The academic literature does not offer much reprieve. As the editors of the Oxford Handbook for Social Responsibility noted: "For a subject that has been studied for so long, it is unusual to discover that researchers still do not share a common definition or set of principles, that they still argue about what it means to be socially responsible, or even whether firms should have social responsibilities in the first place."
But business leaders pay a high price if they get it wrong. Despite good intentions and an ESG rating that places the Royal Dutch Shell group amongst the best in its industry (S&P Global 2020), Shell’s top management team was prosecuted by ClientEarth for mismanaging its environmental responsibilities. This was not long after the Dutch Department for Environmental Affairs also accused the company of hazardous negligence and failing its human rights obligations.
An in-depth case study of how a company like Unilever – often presented as the corporate social impact movement's posterchild – examined how it collectively made sense of its broader social responsibilities over time. It revealed that, although Unilever may have always presented itself as united around a single definition of what it means to be a socially responsible corporation, there was an ongoing debate among its managers on what this meant. What transpired from the interviews was that there were two faultlines that divided managers’ views when they discussed their interpretation of the societal responsibilities of the corporation.
Where are the faultlines in CSR?
The first faultline centred around a fierce ideological controversy: should social and environmental responsibility be interpreted and implemented as a win-win concept that entails doing good while simultaneously improving the profitability and competitiveness of the firm (also known as the instrumental approach)? Or should it be interpreted as a more normative concept that redefines the moral duties and responsibilities of the corporation as ‘doing what is necessary for society’ even when benefit to the bottom line cannot always be guaranteed?

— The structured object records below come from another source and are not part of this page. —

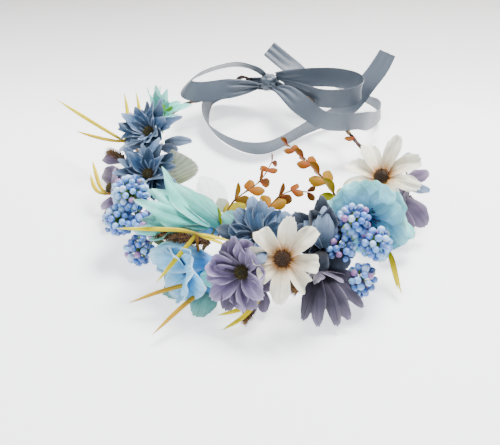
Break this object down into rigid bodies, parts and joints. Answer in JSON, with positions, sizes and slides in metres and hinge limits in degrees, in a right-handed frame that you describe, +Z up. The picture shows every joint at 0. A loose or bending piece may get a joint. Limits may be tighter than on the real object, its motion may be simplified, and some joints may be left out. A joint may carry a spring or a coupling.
{
  "type": "flower crown",
  "caption": "Head wreath: a bent wire ring dressed on its front half with cloth flowers, foam berries, leaves and grass, closed behind by a ribbon tied in a bow.",
  "frame": {"origin": "centre of the ring's head opening, on the surface that the crown lies on", "axes": "+Z up out of the opening, towards the top of the wearer's head; +Y towards the bow at the back; +X towards the wearer's left when worn with the bow behind"},
  "size_m": [0.2552, 0.2511, 0.0644],
  "materials": {
    "bark_wire": "paper-covered steel wire with a rough bark-like skin",
    "floral_tape": "crinkled waxed paper tape",
    "berry_skin": "foam berries with a fine frosting",
    "bristles": "short stiff plastic bristles",
    "ribbon_satin": "satin weave with a soft sheen",
    "straw": "moulded grass blades, slightly waxy",
    "eucalyptus": "moulded leaves shaded from yellow-green to red",
    "leaf_green": "moulded leaf",
    "leaf_cloth": "printed cloth leaf",
    "heart_brown": "flocked flower centre",
    "heart_navy": "bundle of dark stamens",
    "heart_olive": "flocked flower centre",
    "dusty_cloth": "dyed cloth petals",
    "lavender_cloth": "dyed cloth petals",
    "slate_cloth": "dyed cloth petals",
    "white_cloth": "cream cloth petals, amber at the foot",
    "mint_cloth": "thin see-through cloth petals",
    "sky_cloth": "thin cloth petals",
    "mauve_cloth": "dyed cloth petals"
  },
  "bodies": {
    "root": {"base_wire": "bark_wire", "berries_left_inner": "berry_skin", "berries_left_low": "berry_skin", "berries_left_outer": "berry_skin", "berries_left_top": "berry_skin", "berries_right_inner": "berry_skin", "berries_right_low": "berry_skin", "berries_right_outer": "berry_skin", "berries_right_top": "berry_skin", "bristle_pod_left": "bristles", "bristle_spike_front": "bristles", "bristle_tuft_back_left": "bristles", "dusty_daisy_back_left": "dusty_cloth", "dusty_daisy_back_left_centre": "heart_olive", "dusty_daisy_front": "dusty_cloth", "dusty_daisy_front_centre": "heart_olive", "dusty_daisy_front_right": "dusty_cloth", "dusty_daisy_front_right_centre": "heart_olive", "dusty_daisy_left": "dusty_cloth", "dusty_daisy_left_centre": "heart_olive", "eucalyptus_left": "eucalyptus", "eucalyptus_middle": "eucalyptus", "eucalyptus_right": "eucalyptus", "floral_tape": "floral_tape", "grass_back_left": "straw", "grass_front": "straw", "grass_front_left": "straw", "grass_front_stub": "straw", "grass_left": "straw", "grass_right": "straw", "green_sprig_back_left": "leaf_green", "lavender_daisy_front": "lavender_cloth", "lavender_daisy_front_centre": "heart_olive", "mauve_daisy_left": "mauve_cloth", "mauve_daisy_left_centre": "heart_olive", "mauve_daisy_right": "mauve_cloth", "mauve_daisy_right_centre": "heart_olive", "mint_bud_back_left": "mint_cloth", "mint_bud_back_left_centre": "heart_olive", "mint_lily_left": "mint_cloth", "mint_lily_left_centre": "heart_olive", "ribbon_knot": "ribbon_satin", "ribbon_left_loop": "ribbon_satin", "ribbon_left_sling": "ribbon_satin", "ribbon_left_tail": "ribbon_satin", "ribbon_right_loop": "ribbon_satin", "ribbon_right_sling": "ribbon_satin", "ribbon_right_tail": "ribbon_satin", "serrated_leaf": "leaf_cloth", "sky_blossom_front_left": "sky_cloth", "sky_blossom_front_left_centre": "heart_olive", "sky_poppy_right": "sky_cloth", "sky_poppy_right_centre": "heart_navy", "slate_daisy_front": "slate_cloth", "slate_daisy_front_centre": "heart_olive", "white_daisy_front": "white_cloth", "white_daisy_front_centre": "heart_brown", "white_daisy_right": "white_cloth", "white_daisy_right_centre": "heart_brown", "wire_leaf": "eucalyptus"}
  },
  "joints": []
}
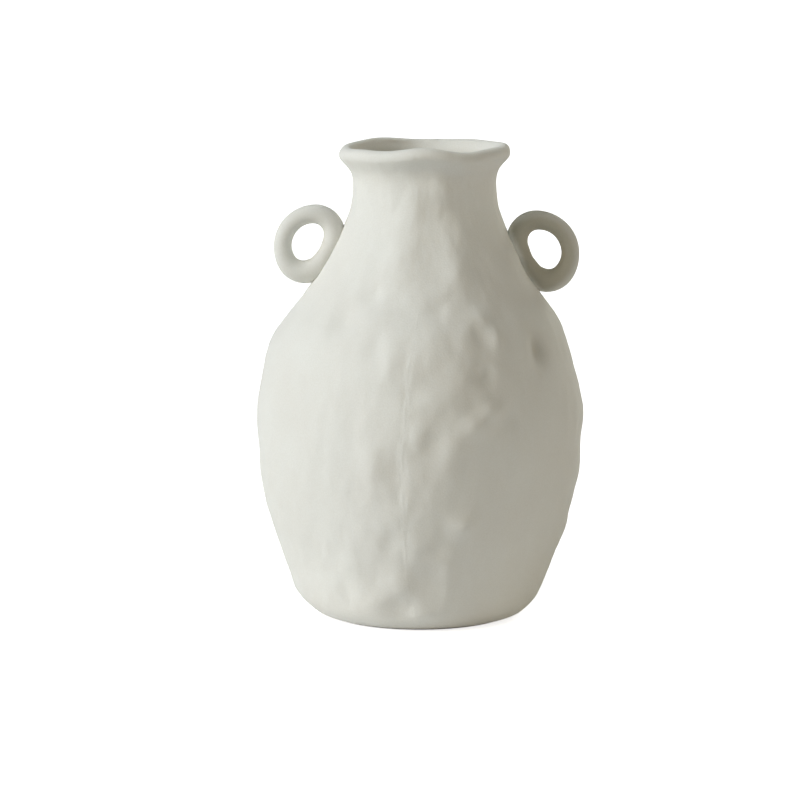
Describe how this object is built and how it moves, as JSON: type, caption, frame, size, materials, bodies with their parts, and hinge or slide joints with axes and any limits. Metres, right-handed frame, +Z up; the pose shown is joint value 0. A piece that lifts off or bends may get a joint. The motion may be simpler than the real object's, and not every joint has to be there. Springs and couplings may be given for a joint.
{
  "type": "ceramic vase",
  "caption": "Hand-pinched unglazed ceramic vase with a round belly, short neck, flared wavy lip and small ring handles; stands free and holds stems or dried flowers.",
  "frame": {"origin": "centre of the foot, on the plane that the vase stands on", "axes": "+Z up along the vase's axis, +X towards the ring handle that the picture shows on the right, -Y towards the viewer"},
  "size_m": [0.1316, 0.1321, 0.1912],
  "materials": {
    "bisque": "matte"
  },
  "bodies": {
    "root": {"vase": "bisque"}
  },
  "joints": []
}
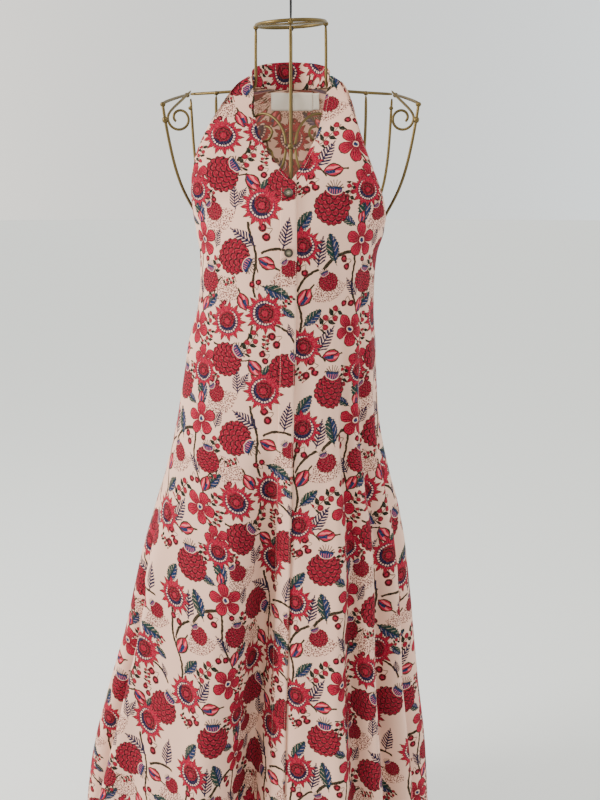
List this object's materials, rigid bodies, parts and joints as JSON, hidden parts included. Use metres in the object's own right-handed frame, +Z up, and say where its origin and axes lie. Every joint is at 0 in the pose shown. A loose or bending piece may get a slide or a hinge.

The other faultline that was dividing managers’ interpretation of CSR dealt with the question of which issues belonged on the CSR agenda and which did not. Should CSR activities focus primarily on eliminating all negative social and environmental impact from the company’s own value chain, in other words, on ‘righting the wrongs of the past’, or should they also include other initiatives that have nothing to do with righting wrongs, but that do contribute to a better society?
Most of the concepts defining the societal responsibilities of corporations, such as ‘creating shared value’, or ‘corporate responsiveness’, fall on either side of these faultlines and narrow the type of issues to be considered. So how can leaders navigate the noise of the plethora of sometimes contradicting concepts, definitions and opinions and do the right thing? Instead of adjudicating between the different interpretations of CSR, I propose a framework that takes the two faultlines that have been dividing decision-makers and combines them.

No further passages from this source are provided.